Каждое воскресенье нас, старших, водили в Александрийский театр. Мы любили драмы, где можно было поплакать. В пансионерской, к которой я теперь принадлежала, нам нравилось разыгрывать то, что мы видели, имитируя актеров очень точно. Кто-нибудь из актеров драматического театра давал старшим уроки дикции и игры. Мы главным образом придерживались монологов и поэзии. Иногда он предлагал нам разыграть какую-нибудь сцену. Во времена моего отца не было отдельной драматической школы. Ученики театральной школы обучались в соответствии с проявляемыми ими способностями, но танец был обязательным для всех. Славина, одна из ведущих меццо-сопрано, сначала готовилась стать балериной. Мы посещали и занятия пения, но не было никакой надежды, что среди нас окажется еще одна Славина. Для предстоящего весной экзамена мы готовили ни больше и ни меньше как «Марию Стюарт». Классную комнату, заполненную партами, мы сочли неподходящей; так что со временем для драматических уроков перешли в Маленький театр. В задней части аудитории, за зрительным залом, находилось небольшое фойе, на стенах которого висели фотографии в рамках всех учащихся, закончивших училище. Из этих фотографий становилось ясно, что наши платья всегда оставались неизменными, менялись только прически: волосы собраны короной на макушке и челка лежала красивее, чем в нашей прическе, когда волосы зачесаны за уши.

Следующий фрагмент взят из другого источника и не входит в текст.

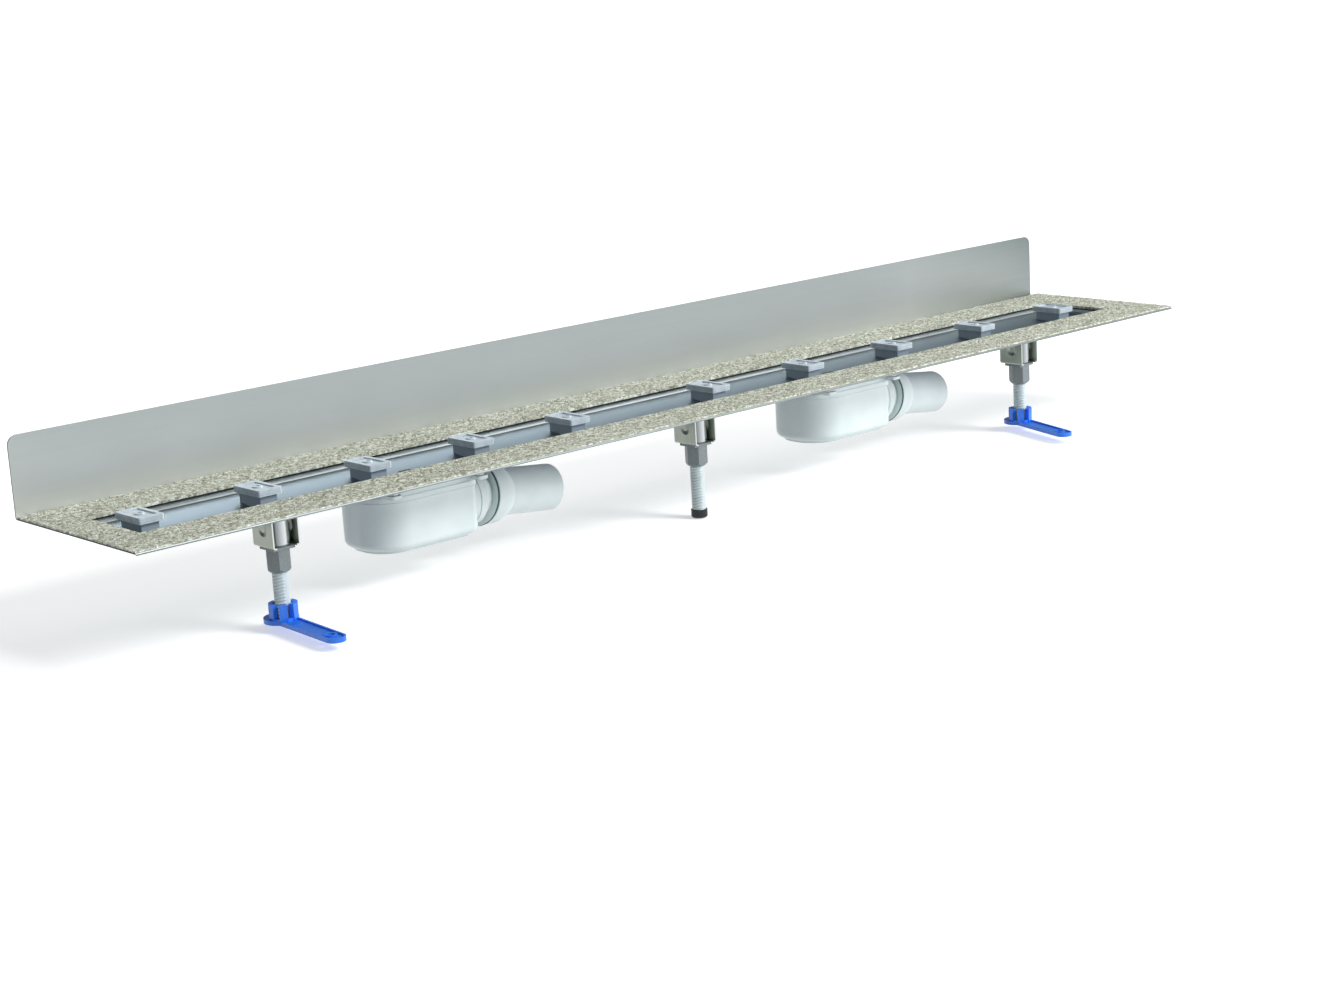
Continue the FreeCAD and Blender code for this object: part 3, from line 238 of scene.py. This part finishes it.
polished_shader = add_node(tree, "ShaderNodeBsdfPrincipled", {
    "Base Color": ledge_painted_reflection_colour.outputs[2], "Metallic": 1.0, "Roughness": polished_rough.outputs[0],
    "Specular Tint": ledge_painted_sheen_tint.outputs[2]})
tree.links.new(polished_shader.outputs[0], output.inputs["Surface"])
dress([name for name in nodes if name.startswith(("trough_", "inlet_plate_"))], polished)


# Painted shade: a thin matt black strip in the corner between the trough's wall and the flange, where the gap
# under the flange's edge lies in shade. It shows as a dark line round the slot.
gap_strip_top, gap_strip_foot, gap_strip_width = -0.0031, -0.0051, 0.0007
gap_shade_fleck = 0.0025
painted_gap_shade, tree, output = new_material("sealant_black_matt")
gap_shade_place = add_node(tree, "ShaderNodeTexCoord")
gap_shade_grain = add_node(tree, "ShaderNodeTexNoise", {
    "Vector": gap_shade_place.outputs["Object"], "Scale": 1 / gap_shade_fleck})
gap_shade_colour = add_node(tree, "ShaderNodeMix", {
    0: gap_shade_grain.outputs["Fac"], 6: linear("#101419"), 7: linear("#262c31")}, data_type="RGBA")
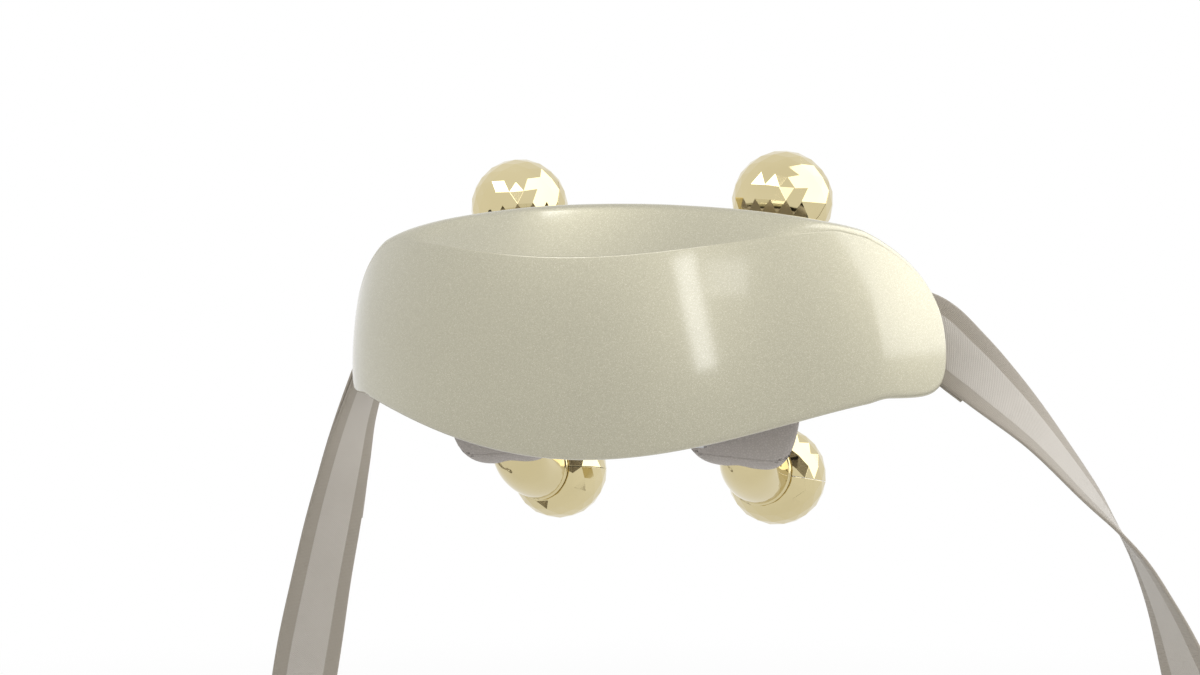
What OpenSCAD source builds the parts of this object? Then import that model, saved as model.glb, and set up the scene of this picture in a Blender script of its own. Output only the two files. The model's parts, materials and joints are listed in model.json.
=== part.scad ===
// Neck and shoulder massager: a curved casing worn behind the neck, with two rocking
// arms that each carry an upper and a lower faceted ball, and a pull strap at each wing.
// Row frame: X to the wearer's right, Y towards the neck, Z up. The origin lies on the
// middle plane, level with the arm pivots, in the plane of the upper ball centres.

/* [Casing] */
// Distance from the plane of the upper balls to the front face
front_reach = 81.6; // [79.5:0.1:84]
// Plan radius of the middle of the front face
face_radius = 165; // [155:1:175]
// Plan radius of the wing ends
wing_radius = 90; // [84:1:96]
// Height of the top edge at the middle
top_height = 51.2; // [49:0.1:55]
// Depth of the lower edge below the pivots at the middle
bottom_depth = 46.3; // [45:0.1:49]
// Depth of the lower edge of the wings below the pivots
wing_bottom_depth = 23; // [22:0.5:26]
// Height of the crease at the middle of the front face
crease_height = 30.3; // [27:0.1:33]
// How far the top edge lies behind the crease
scoop_depth = 12.5; // [10:0.5:14]
// Wall of the casing
wall = 2.4; // [2:0.1:2.6]
// Distance from the plane of the upper balls to the flat rear face
rear_reach = 38; // [37.6:0.1:39]
// Thickness of the wings
wing_depth = 17; // [16:0.5:18]
// Depth of the rear tray's rim
tray_rim = 6; // [5:0.5:7]

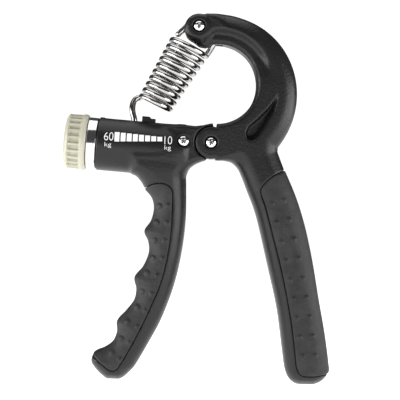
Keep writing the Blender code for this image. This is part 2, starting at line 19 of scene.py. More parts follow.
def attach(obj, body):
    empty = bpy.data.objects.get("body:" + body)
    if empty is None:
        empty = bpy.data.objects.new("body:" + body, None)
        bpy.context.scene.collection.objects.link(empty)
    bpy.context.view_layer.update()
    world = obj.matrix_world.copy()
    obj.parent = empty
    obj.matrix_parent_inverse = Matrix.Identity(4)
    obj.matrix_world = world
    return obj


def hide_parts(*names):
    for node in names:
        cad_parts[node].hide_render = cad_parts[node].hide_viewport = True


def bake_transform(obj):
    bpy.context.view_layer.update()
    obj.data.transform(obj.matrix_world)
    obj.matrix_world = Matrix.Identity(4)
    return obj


MM = 0.001
PIVOT = (4.8, 103.3)  # the handle pivot's x and height in the frame, mm

BARREL_MOUTH = (-48.6, -1.5)
BARREL_DROP = math.radians(3.5)
BARREL_RADIUS = 11.4
BARREL_LENGTH = 39.0
BORE_RADIUS = 9.3
BORE_END = 32.5
SLOT = (2.4, 33.6, 2.3)  # start, end and half width of the slot along the barrel

HEAD_HALF_DEPTH = 9.6
TONGUE_HALF_DEPTH = 3.7
TONGUE_RADIUS = 6.5
PIVOT_BUSH_RADIUS = 3.1
CHEEK_START = 4.9
KNUCKLE_RADIUS = 6.9
KNUCKLE_GAP_RADIUS = 7.2

HOLE_CENTRE = (1.9, 25.1)
HOLE_RADIUS = 17.0
HOOK_PIN = (-6.5, 49.5)
HOOK_TIP_HALF_DEPTH = 6.8
BEARING_SCREW = (-11.7, 0.2)
COUNTERBORE_RADIUS = 2.75
COUNTERBORE_DEPTH = 1.1
SCREW_HEAD_RADIUS = 2.3
SCREW_HEAD_HEIGHT = 1.3

SEAT_DEPTH = 2.4  # of the rubber's seat in a handle
SEAT_EDGE = 0.35
RUBBER_THICKNESS = 2.2  # below the handle's surface
RUBBER_RISE = 0.22  # above it
RUBBER_GAP = 0.18
DOT_HEIGHT = 0.72
DOT_RADIUS = 1.2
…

На генеральные репетиции опер обычно приглашалась вся школа и отменялись дневные классы. В том году возобновляли «Вольного стрелка». Сцена в долине волков, куда приходит Каспар, чтобы отлить пули. У нас не было возможностей, чтобы отразить все сценические эффекты: гром, молнию, полет зловещих птиц. Однако пансионерская была большой, а мы обладали достаточной изобретательностью, и ко всеобщему удовольствию представление получилось.
– Первая, – пропел Каспар, присобрав юбку и заткнув ее в бархатные сапожки, имитируя таким образом брюки.
– Первая, первая, первая, – эхом отдавались голоса из различных шкафов.
Такой же эффект отраженного эха повторился при отливке второй пули.
– Третья, – прогремело эхо.
Полотенца, сапожки, одежда – все ливнем полетело из шкафов, изображая полет хищных птиц. Загремел гром – это мы заколотили по железной печи щипцами и кочергами. С пронзительными криками появились ведьмы. «Волчья долина» разыгрывалась только в то время, когда воспитательница находилась «с другой стороны». Но иногда шум и рев долетали до нее, и тогда по усмотрению дежурной мы получали мягкое замечание или же нам снижали отметки. Сниженные за поведение отметки означали, что, возможно, придется предстать перед Варварой Ивановной, чтобы получить подходящий нагоняй. За повторно сниженные оценки нас лишали посещения театра. Однажды и меня за небольшую провинность оставили без посещения театра – я окунула голову Лидии в ведро с мыльной водой, оставшейся после мытья полов. Нельзя сказать, чтобы она сильно возражала, она даже попросила у меня прощения за то, что меня из-за нее наказали, но в тот момент она не смогла удержаться от крика, пришла классная дама, и мне пришлось во всем признаться. С грустью я пропустила спектакль. Училище казалось совершенно покинутым в воскресенье. Давали «Коварство и любовь», и я знала, что там будет достаточно оснований для волнений и слез.
Когда учебный год заканчивался, старшие ученицы переезжали в загородный дом на Каменном острове. Летними вечерами острова заполняли нарядные экипажи. Весь светский мир, оставшийся в городе, стекался на Елагин остров, куда вели тенистые аллеи и откуда открывался обширный вид на залив. Люди ходили туда полюбоваться закатом. Прямо у моста, ведущего на Елагин, по которому проезжали все экипажи, стоял наш деревянный особняк. Двухэтажный барак, он развернулся обратной стороной к модным виллам. Все окна выходили в сад. Высокая ограда окружала дом со всех сторон. Словно маленький и смешной оплот невинности, стоял он, скромный и обшарпанный, у самых врат светской жизни. Переезд туда занимал всего три четверти часа. Там было все просто и удобно. В самой большой комнате, хотя и не слишком просторной, стояли зеркало и станок. Каждое утро мы практиковались за ним, по очереди возглавляя танцующих. Все мы отличались упорством и жаждой преодолеть технические трудности. Остаток утра мы сидели на крытой веранде; пока одна из нас читала вслух, остальные распарывали старые голубые платья. В то лето мы читали историю Средних веков и Ренессанса. Книга давала полную картину того периода, но все, что я помню сейчас, – так это прически с косами флорентийских дам, в которые часто вплетались шелковые нити. Два часа образовательного чтения были конечно же не нашей выдумкой. Воспитательница обычно сидела рядом с нами, занимаясь каким-нибудь рукоделием.